Hofgarten and War Memorial
Just steps away from the bustle of the city center is the Hofgarten, a peaceful Italian Renaissance-style garden perfect for a slow stroll or a toddler meltdown reset moment. (No judgment.) In the middle sits a pavilion for the goddess Diana — and nearby, a poignant WWII memorial to remember those lost. Bring a book or a bratwurst and let the kids run wild while you soak up the ahhhh of it all.

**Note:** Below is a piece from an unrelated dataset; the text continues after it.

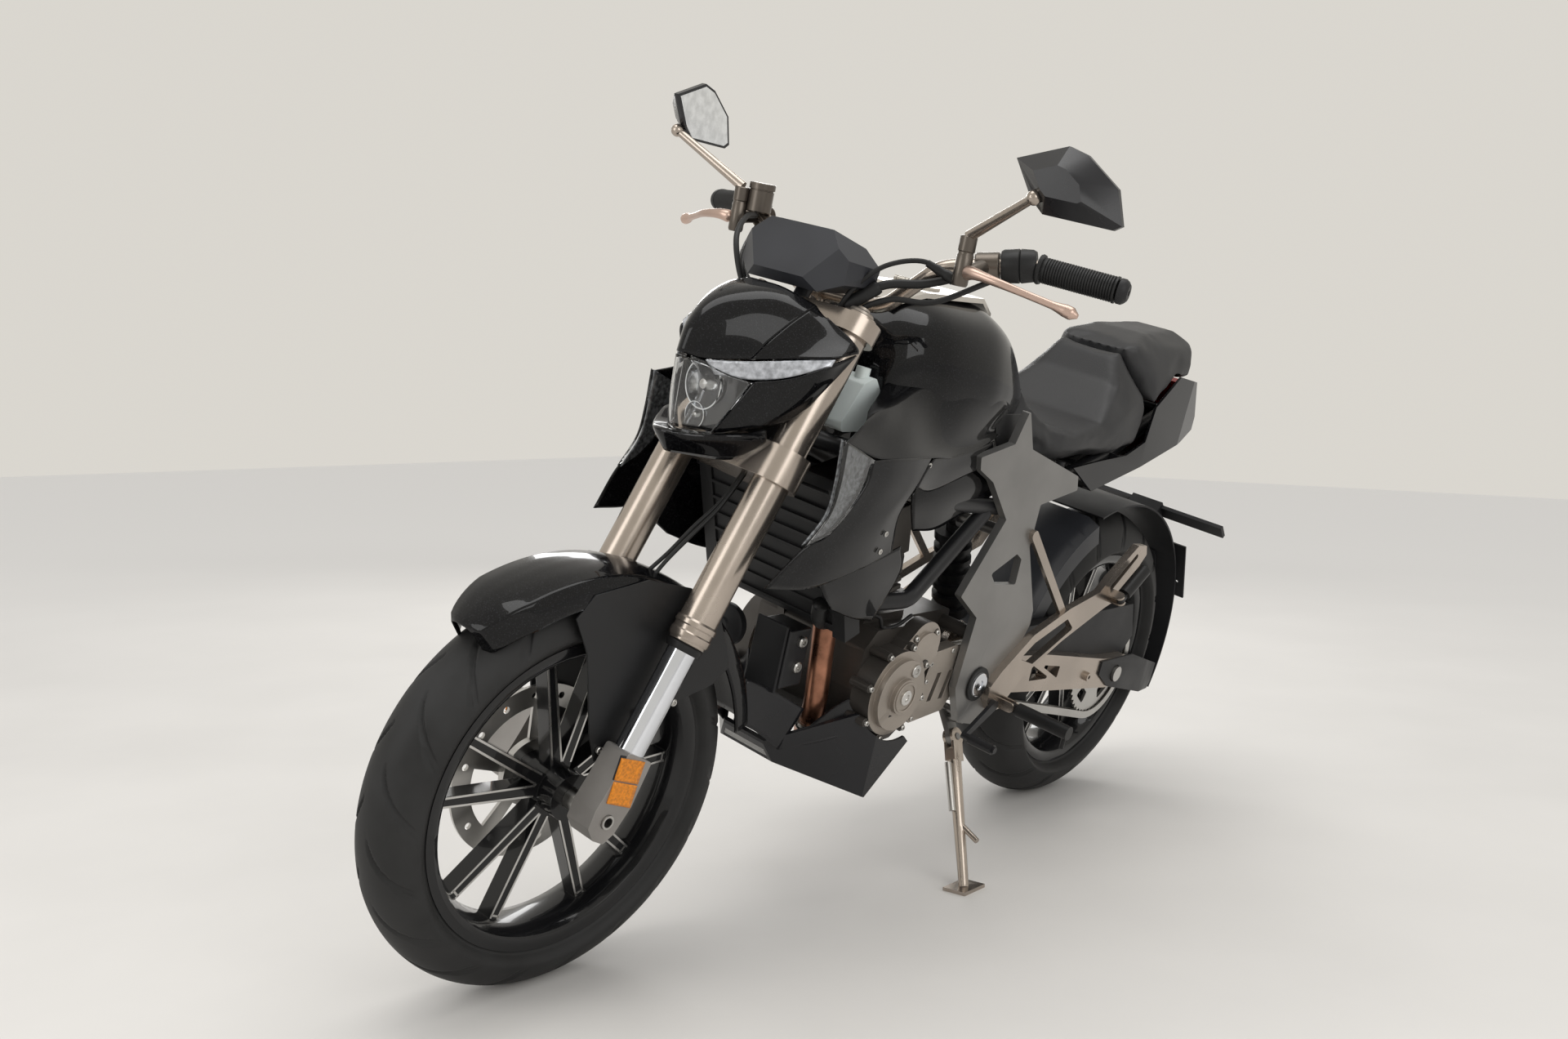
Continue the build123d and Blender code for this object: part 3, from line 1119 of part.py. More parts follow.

The Hofgarten was created between 1613-1617 by Maximilian I as a place for the royal court to take leisurely strolls and show off their courtly outfits (priorities). Post-WWII, a black granite memorial was added to honor those who died in the war. It’s now a mix of tranquil beauty and solemn remembrance — perfect for quiet reflection… or just chasing pigeons if you’re a toddler.
English Garden
The English Garden is one of the largest urban parks in the world — bigger than Central Park, mic drop. 🌳 Highlights? Surfing (yes, surfing) on the Eisbach River, massive beer gardens like the Chinesischer Turm, shady picnic spots, and plenty of trails for walking, biking, or chasing down an escapee toddler. It’s the kind of place where you can totally lose track of time — and honestly, isn’t that the dream?
Started in 1789 by Sir Benjamin Thompson (an American, weirdly enough) as a military garden for soldiers to relax and practice farming, the English Garden quickly grew into a beloved public park. Its name comes from the style — a free-flowing, “natural” English landscape, versus the stiff, formal gardens common at the time. Today, it’s Munich’s massive green playground where lederhosen, surfboards, and sunbathers happily collide.